On a night when Duncan hit a third-quarter jump shot that elevated his long-time point guard to the top of this franchise's record books, we're once again reminded of the greatness these two stars have given the fans in San Antonio over their careers. Parker's 42 points on the night he broke A.J.'s assist record were an ironic reminder that this guy's best attribute is putting the ball in the hoop. And if he continues to play at this level (without getting hurt) alongside the always steady Duncan and the improving Spurs bench, the silver and black will not go home so early this year.

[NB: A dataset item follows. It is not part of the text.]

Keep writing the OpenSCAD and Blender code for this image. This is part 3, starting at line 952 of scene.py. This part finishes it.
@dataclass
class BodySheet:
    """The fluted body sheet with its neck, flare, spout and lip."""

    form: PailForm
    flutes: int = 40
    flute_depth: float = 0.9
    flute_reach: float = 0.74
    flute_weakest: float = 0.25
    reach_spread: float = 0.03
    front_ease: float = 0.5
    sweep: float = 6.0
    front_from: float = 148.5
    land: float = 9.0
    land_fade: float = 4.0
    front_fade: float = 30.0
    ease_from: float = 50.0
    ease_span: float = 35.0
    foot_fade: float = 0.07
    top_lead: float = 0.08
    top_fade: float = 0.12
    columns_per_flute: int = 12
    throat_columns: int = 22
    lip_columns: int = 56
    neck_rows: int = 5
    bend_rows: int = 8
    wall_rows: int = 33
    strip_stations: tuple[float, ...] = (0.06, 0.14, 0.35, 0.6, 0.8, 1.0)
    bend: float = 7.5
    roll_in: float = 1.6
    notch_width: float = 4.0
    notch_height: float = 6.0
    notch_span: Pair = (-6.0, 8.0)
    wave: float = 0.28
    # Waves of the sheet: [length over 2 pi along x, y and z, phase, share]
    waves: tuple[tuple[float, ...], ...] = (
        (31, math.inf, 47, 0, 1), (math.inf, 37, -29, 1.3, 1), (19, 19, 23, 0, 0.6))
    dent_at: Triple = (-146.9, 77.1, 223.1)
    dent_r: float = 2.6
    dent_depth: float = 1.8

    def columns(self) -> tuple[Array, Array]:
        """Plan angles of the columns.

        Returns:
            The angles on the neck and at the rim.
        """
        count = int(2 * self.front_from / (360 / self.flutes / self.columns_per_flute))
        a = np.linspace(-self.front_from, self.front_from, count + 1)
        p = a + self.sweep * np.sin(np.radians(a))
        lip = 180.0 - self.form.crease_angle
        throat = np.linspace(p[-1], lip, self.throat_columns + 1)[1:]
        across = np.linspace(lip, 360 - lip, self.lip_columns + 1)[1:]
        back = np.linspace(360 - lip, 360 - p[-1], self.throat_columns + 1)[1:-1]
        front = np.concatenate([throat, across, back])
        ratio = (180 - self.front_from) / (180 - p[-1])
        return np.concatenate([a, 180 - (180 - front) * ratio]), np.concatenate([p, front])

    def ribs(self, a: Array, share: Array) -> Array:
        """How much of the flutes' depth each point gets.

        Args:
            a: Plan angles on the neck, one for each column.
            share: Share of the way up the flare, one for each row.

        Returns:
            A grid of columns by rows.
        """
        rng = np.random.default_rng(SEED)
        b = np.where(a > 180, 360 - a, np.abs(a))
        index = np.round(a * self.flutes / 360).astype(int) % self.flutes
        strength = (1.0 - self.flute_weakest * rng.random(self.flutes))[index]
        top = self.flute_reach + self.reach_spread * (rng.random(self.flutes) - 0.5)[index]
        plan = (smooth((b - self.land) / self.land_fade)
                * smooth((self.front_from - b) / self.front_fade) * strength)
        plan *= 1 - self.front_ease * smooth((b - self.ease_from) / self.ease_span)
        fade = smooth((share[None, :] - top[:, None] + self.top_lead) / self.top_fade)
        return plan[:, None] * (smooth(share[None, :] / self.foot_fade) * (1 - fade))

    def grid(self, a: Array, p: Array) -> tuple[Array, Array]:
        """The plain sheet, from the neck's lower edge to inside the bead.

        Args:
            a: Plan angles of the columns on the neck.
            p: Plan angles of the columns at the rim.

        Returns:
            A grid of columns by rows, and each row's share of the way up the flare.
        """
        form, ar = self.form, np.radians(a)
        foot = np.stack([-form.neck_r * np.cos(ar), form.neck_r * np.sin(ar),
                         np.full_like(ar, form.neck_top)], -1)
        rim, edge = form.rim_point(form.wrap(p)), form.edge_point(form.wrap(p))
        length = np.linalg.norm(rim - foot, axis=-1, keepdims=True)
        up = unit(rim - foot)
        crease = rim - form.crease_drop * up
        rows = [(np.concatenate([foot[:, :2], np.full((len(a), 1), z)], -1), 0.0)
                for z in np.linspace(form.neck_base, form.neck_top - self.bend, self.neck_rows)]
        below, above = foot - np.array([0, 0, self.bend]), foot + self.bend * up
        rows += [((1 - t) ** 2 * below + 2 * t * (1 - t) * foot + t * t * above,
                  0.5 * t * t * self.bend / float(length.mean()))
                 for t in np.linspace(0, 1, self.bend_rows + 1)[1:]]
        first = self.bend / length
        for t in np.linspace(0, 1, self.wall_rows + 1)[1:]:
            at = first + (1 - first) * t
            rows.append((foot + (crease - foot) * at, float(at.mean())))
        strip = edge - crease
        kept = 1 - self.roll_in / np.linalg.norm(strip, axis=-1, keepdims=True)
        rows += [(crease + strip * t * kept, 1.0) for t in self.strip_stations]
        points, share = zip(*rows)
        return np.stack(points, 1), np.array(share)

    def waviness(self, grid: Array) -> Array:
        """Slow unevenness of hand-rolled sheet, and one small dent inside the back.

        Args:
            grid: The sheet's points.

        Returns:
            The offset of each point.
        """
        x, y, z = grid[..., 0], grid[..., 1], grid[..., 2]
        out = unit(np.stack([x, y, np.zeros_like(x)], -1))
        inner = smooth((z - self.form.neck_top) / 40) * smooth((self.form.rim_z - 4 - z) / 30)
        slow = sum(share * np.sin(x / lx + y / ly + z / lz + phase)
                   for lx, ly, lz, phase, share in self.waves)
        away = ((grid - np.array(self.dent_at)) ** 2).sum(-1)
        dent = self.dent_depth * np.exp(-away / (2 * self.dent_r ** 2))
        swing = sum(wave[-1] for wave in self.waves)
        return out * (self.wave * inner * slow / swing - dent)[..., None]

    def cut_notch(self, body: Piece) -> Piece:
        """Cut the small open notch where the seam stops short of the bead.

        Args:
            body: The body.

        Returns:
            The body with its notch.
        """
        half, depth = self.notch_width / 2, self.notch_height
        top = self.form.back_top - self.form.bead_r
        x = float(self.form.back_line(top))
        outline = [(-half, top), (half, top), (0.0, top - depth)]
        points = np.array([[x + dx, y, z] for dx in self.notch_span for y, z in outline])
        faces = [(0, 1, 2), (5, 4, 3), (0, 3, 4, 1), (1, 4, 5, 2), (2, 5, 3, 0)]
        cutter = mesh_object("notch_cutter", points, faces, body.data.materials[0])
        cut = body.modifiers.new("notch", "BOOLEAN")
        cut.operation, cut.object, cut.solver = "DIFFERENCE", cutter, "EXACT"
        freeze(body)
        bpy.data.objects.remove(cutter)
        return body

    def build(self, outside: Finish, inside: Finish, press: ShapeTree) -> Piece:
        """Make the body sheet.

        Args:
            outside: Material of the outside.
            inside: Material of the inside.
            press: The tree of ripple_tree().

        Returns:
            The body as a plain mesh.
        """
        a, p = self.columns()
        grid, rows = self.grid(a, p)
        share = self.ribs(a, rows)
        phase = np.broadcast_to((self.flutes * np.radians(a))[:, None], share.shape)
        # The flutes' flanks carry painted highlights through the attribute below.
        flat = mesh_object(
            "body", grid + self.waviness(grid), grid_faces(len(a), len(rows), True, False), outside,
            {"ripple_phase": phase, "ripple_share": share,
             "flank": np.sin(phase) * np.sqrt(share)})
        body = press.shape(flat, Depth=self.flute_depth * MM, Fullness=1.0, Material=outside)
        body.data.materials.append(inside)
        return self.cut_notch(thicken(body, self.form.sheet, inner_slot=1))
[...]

Still, something is missing. There's some absent yet omnipresent force whose potential energy is just waiting to become kinetic. We don't know when or where it might happen, but we know it will be soon and we know the Spurs will be a better team for it. If it's any consolation for losing the Spurs for the next nine games, we can reasonably expect the next game in San Antonio to mark the return home for a familiar face. Regardless of what happens during the RRT, LWM is about to come to an end.
3. Tim Duncan: 13 points, 15 rebounds, 3 assists, 2 blocks, 1 steal
Timmy was steady yet again, but the Thunder's interior length gave him trouble in the paint. Still, as he's done so many times throughout his career, Duncan contributed significantly in other categories when his shot didn't fall.
2. Kawhi Leonard: 15 points, 6 rebounds, 5 assists, 1 steal
Really helped things get going for the Spurs during a crucial stretch in the first and second quarters. But his consistent defense on Durant was his biggest contribution.
1. Tony Parker: 42 points, 9 assists, 3 rebounds, 2 steals
Say hello to the new franchise assist leader for the San Antonio Spurs.